When Saturn transits your natal Sun, who you want to be is what is tested. You may get what you wish for, but you also have to take on the responsibility of being who you are. The old you is a shoe that is too small, and you may make some serious changes to your life. You may end relationships that are just too small a fit, especially ones that require you to be more responsible than you should be.

When it transits your natal Neptune, your illusions and idealism are tested. You may lose your religion or develop a new one. You may not be hopeful. You may also lose your ability to escape from reality, so now you have no choice but to confront it. It will no longer work to simply put your head in the sand and hope the scary things go away. You have to face them. Now, you can take what you imagine or perceive psychically (Neptune) and make it real. This is a time where faking it to make it can actually work if you stay the course and don’t give up. You learn that success relies heavily on people thinking you’re successful. Conversely, sabotage may be the order of the day. But you learn that you are free to create the image you want.

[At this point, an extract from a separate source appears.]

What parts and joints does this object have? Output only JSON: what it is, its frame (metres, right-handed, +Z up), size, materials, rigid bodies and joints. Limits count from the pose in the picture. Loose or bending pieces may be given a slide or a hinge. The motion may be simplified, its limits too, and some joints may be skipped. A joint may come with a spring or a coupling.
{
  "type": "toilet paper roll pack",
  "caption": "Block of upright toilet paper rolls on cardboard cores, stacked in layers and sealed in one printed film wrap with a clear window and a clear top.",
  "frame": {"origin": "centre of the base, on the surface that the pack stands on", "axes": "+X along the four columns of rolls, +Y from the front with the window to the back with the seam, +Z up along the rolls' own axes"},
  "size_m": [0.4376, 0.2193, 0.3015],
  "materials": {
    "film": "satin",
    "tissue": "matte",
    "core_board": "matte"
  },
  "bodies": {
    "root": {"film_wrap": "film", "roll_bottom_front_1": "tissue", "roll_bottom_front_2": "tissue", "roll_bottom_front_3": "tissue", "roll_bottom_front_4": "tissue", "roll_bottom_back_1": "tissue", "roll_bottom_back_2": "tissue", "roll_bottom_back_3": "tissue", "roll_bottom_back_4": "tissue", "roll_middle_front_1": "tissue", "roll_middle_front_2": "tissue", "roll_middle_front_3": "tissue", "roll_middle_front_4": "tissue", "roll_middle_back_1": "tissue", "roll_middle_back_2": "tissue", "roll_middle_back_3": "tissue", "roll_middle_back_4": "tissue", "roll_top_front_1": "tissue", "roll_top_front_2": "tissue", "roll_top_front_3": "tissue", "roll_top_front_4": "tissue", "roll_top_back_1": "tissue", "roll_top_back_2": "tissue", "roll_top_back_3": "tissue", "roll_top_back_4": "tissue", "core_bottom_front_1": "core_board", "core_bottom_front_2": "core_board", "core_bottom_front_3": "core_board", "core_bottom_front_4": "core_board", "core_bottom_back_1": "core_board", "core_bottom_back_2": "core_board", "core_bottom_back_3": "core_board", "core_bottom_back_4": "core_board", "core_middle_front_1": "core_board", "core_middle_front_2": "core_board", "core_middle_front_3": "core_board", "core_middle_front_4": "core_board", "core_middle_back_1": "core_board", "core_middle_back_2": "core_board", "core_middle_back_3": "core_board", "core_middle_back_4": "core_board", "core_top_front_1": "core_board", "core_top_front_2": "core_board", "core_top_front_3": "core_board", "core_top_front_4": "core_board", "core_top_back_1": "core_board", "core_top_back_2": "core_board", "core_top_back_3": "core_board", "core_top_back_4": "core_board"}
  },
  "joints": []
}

When Saturn transits your Midheaven, your career goals and ambitions are tested. You have to slow down and focus. You have to deal with disappointment. People may actually get in your way, and some may even discourage you. You have to deal with authority figures. If you have never trusted authority figures, you may have to learn how to do it now. You may also have to win their favor or respect. Or, you may have to seriously become an authority figure yourself and find out what it’s like.

Saturn transits are themselves some of the worst times one can have. If you look back on some of the worsts you have had, Saturn is probably making a major transit in your chart. However, there is always a corresponding silver lining. Then, either at the time years later (usually about seven years later, but sometimes fourteen) there is a boomerang that you catch, you are hit with, or that hits someone else.

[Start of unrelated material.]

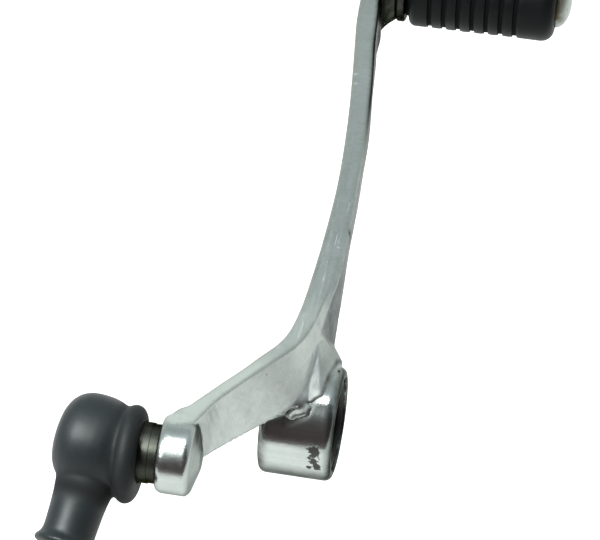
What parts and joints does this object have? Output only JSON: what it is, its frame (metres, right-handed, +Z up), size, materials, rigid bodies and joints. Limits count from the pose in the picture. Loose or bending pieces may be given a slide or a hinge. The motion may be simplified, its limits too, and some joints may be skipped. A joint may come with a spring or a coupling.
{
  "type": "gear shift lever",
  "caption": "Cranked cast foot lever on a bushed pivot, with a ribbed rubber toe peg at one end and a sealed ball joint for a linkage rod at the other.",
  "frame": {"origin": "centre of the pivot bore, at the middle of the pivot boss's length", "axes": "+X along the pivot axis, outboard towards the rider's foot; +Y from the pivot to the toe peg; +Z up with the lever lying as on a bench"},
  "size_m": [0.0825, 0.1985, 0.0426],
  "materials": {
    "cast_aluminium": "satin polished casting with handling marks",
    "bright_steel": "bright plated steel with fine pitting",
    "dark_steel": "dull dark steel, oily",
    "plated_steel": "zinc plated steel",
    "bush_polymer": "filled bearing polymer",
    "seat_polymer": "natural acetal",
    "seal_rubber": "moulded black rubber",
    "peg_rubber": "moulded black rubber, slight sheen",
    "boot_rubber": "soft blue-grey rubber, matt"
  },
  "bodies": {
    "pivot_mount": {"pivot_collar": "plated_steel"},
    "lever": {"lever_casting": "cast_aluminium", "pivot_bush_outer": "bush_polymer", "pivot_bush_inner": "bush_polymer", "dust_seal_outer": "seal_rubber", "dust_seal_inner": "seal_rubber", "toe_pin": "bright_steel", "toe_washer": "dark_steel", "toe_rubber": "peg_rubber", "ball_stud": "dark_steel", "stud_lock_washer": "dark_steel"},
    "boot_mouth": {"boot_ring": "plated_steel", "boot_lip": "boot_rubber"},
    "rod_end": {"joint_housing": "plated_steel", "ball_seat_front": "seat_polymer", "ball_seat_rear": "seat_polymer", "preload_spring": "plated_steel", "housing_plug": "plated_steel", "joint_boot": "boot_rubber"}
  },
  "joints": [
    {"name": "lever_pivot", "type": "hinge", "parent": "pivot_mount", "child": "lever", "pos_m": [0, 0, 0], "axis": [1, 0, 0], "range_deg": [-15, 15]},
    {"name": "joint_swing", "type": "hinge", "parent": "lever", "child": "boot_mouth", "pos_m": [-0.035, -0.0292, 0.0211], "axis": [1, 0, 0], "continuous": true},
    {"name": "joint_tilt", "type": "hinge", "parent": "boot_mouth", "child": "rod_end", "pos_m": [-0.035, -0.0292, 0.0211], "axis": [0, -0.4587, 0.8886], "range_deg": [-6.5, 22.5], "deforming": ["boot_lip"]}
  ]
}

We all have free will, but everything we do is connected. I don’t think karma is so simplistic, or that there is some sort of cosmic balance the universe attempts to maintain. We, as people, need the world to seem orderly and just. This is why we invent gods. We all reap what we sow, but karma isn’t a bitch. It isn’t even a thing. People choose a path and keep going that way until they hit a dead end or a sinkhole. We all think we’re justified in what we do. We also don’t see things they same way. There is really no universal right or wrong. In some circumstances, given certain facts, one thing is right and the other is wrong, but there is no universal truth. There is simply circumstances and sets of facts.

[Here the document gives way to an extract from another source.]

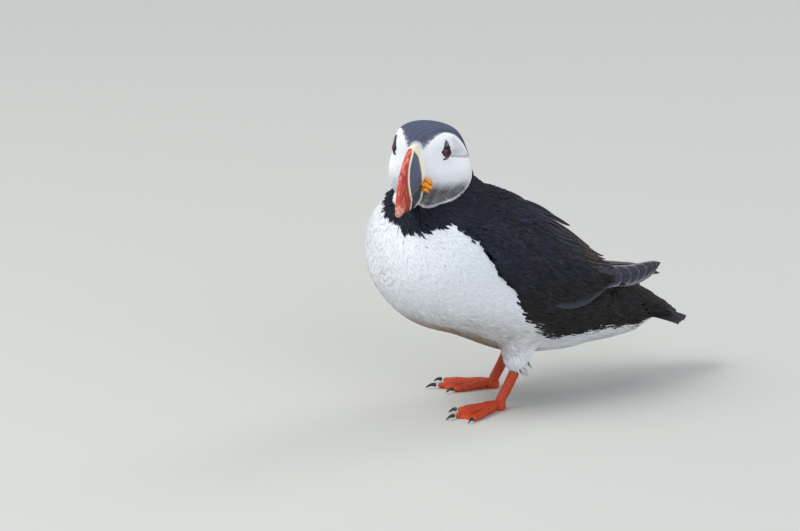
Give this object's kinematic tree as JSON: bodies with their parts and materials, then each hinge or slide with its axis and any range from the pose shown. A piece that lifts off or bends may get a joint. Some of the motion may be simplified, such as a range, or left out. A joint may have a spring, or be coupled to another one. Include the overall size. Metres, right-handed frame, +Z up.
{
  "type": "atlantic puffin model",
  "caption": "Life-size still model of a standing Atlantic puffin in summer dress, head turned, banded red and slate bill, folded wings, webbed orange feet.",
  "frame": {"origin": "on the floor under the middle of the bird's bounding box", "axes": "+Y from the breast towards the tail, +X towards the bird's left side, +Z up"},
  "size_m": [0.0993, 0.2333, 0.1874],
  "materials": {
    "black_feather": "blue-black feather",
    "white_feather": "white feather",
    "face_feather": "pale grey-white feather",
    "slate_horn": "satin horn",
    "cream_horn": "satin horn",
    "red_horn": "semi-gloss ridged horn",
    "rosette_skin": "wrinkled bare skin",
    "lid_skin": "bare skin",
    "eye_plate_horn": "satin horn",
    "eye": "wet gloss",
    "leg_skin": "scaly bare skin",
    "claw_horn": "polished horn"
  },
  "bodies": {
    "root": {"torso": "white_feather", "back": "black_feather", "neck": "black_feather", "tail": "black_feather", "crown": "black_feather", "head": "face_feather", "bill_rim": "cream_horn", "bill_plate_upper": "slate_horn", "bill_band_upper": "cream_horn", "bill_blade_upper": "red_horn", "bill_plate_lower": "slate_horn", "bill_band_lower": "cream_horn", "bill_blade_lower": "red_horn", "eye_left": "eye", "lids_left": "lid_skin", "eye_plate_upper_left": "eye_plate_horn", "eye_plate_lower_left": "eye_plate_horn", "rosette_left": "rosette_skin", "eye_right": "eye", "lids_right": "lid_skin", "eye_plate_upper_right": "eye_plate_horn", "eye_plate_lower_right": "eye_plate_horn", "rosette_right": "rosette_skin", "wing_left": "black_feather", "foot_left": "leg_skin", "claw_left_inner": "claw_horn", "claw_left_middle": "claw_horn", "claw_left_outer": "claw_horn", "thigh_left": "white_feather", "shank_left": "leg_skin", "wing_right": "black_feather", "foot_right": "leg_skin", "claw_right_inner": "claw_horn", "claw_right_middle": "claw_horn", "claw_right_outer": "claw_horn", "thigh_right": "white_feather", "shank_right": "leg_skin"}
  },
  "joints": []
}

For example, the absolute worst job I ever had is the best job other people have had. I hadn’t thought about this place in some time until I started watching Game of  Thrones and realized that Joffrey reminded me a lot of my boss at my last job in Korea. I absolutely hated Kangnampride in part because my boss was a bully, and yet, there was another woman in my department who perfectly fine with this. She naturally gave him the unquestioning deference he demanded. To me, it was ridiculous. She was probably my polar opposite. She’s anti-feminist, anti-intellectual, anti-Semitic, highly dependent and very uncomfortable with making her own decisions and working independently.  In a situation like that, where the man insists on doing your thinking and you don’t have room to think, she was happy. It is apparently the best job she has ever had. She’s a customer service rep now and is really, really into her job. Customer service is a very highly supervised job with few real decision making opportunities.  I’m a law student specializing in trial advocacy who makes money on the side running small businesses and working with people to develop their own. The truth probably lies in the middle, and what you will believe about this place depends on which of us you could identify with more. [But I must add that I probably decided I hated that place when I stumbled upon a racist caricature of a Jewish man used to illustrate the word “greedy.” I don’t think that this was an innocent mistake of the corn-fed, because the name of the picture was greedyjew.jpg. I pretty much figured everyone there was my enemy when the reaction I got from them was laughter when I pointed this out. I have no desire to conform with or even make life easier for racists and haters.]

The Saturn aspect was having this horrible, shitty job and being stuck there for a year. The silver lining was learning that I would rather work for myself, and that if I continue to work in shitty jobs and depend on others to help me get a career going, I will never get closer to what I really want to do.  I also learned that the world will remain unfair unless we actively step in and do something. I can identify a shitty boss more easily now. I have not had a shitty boss since. My bosses have been pretty damned awesome since then, as I no longer overlook red flags in job interviews. The boomerang is that now that I haven’t had anything close to a traditional job since then, finding one when I had to was difficult, but also makes it easier to make fast money. Of course, as a law student, I’m going to have to take a more circuitous path than others because I’m old and unused to taking crap.

So yeah, right now, I’m having major Saturn transits. Saturn is also square my natal Saturn (the boomerang). What I did during my Saturn return is going to have some impact on me now. Saturn is also square my ascendant. These days, I’m not around people who see me in the best light; the light is hard and scrutinizing, and I am not measuring up. People are either expecting far more from me than they deserve, or expecting far less than I can deliver. Not that being underestimated is a new thing. This time around, I’m going to use this energy differently.

I’m going to use it to break free.

3 thoughts on “Saturn Transits in Sagittarius, or Why I Haven’t Updated This Blog in a Few Months

  1. “Not that being underestimated is a new thing”.
    You’re right there.
    “I’m not around people who see me in the best light; the light is hard and scrutinizing, and I am not measuring up”
    You’re totally wrong here.

    Nod. Your light is shining bright and luminous through your writing. And what an inspiration! At least to me, right here, right now. Carry on as you have been and you’ll break through the fatigue and arrive at a place where it doesn’t matter what kind of light you’re under, but your own inner flame. And you’re on fire and beautiful with it. Truly.

    It’s April and Sat is retro. I hope it’s better for you. It’s a hard place with Saturn. But it’s worth it in the end.
    All the best to you and may all your life’s endeavours succeed.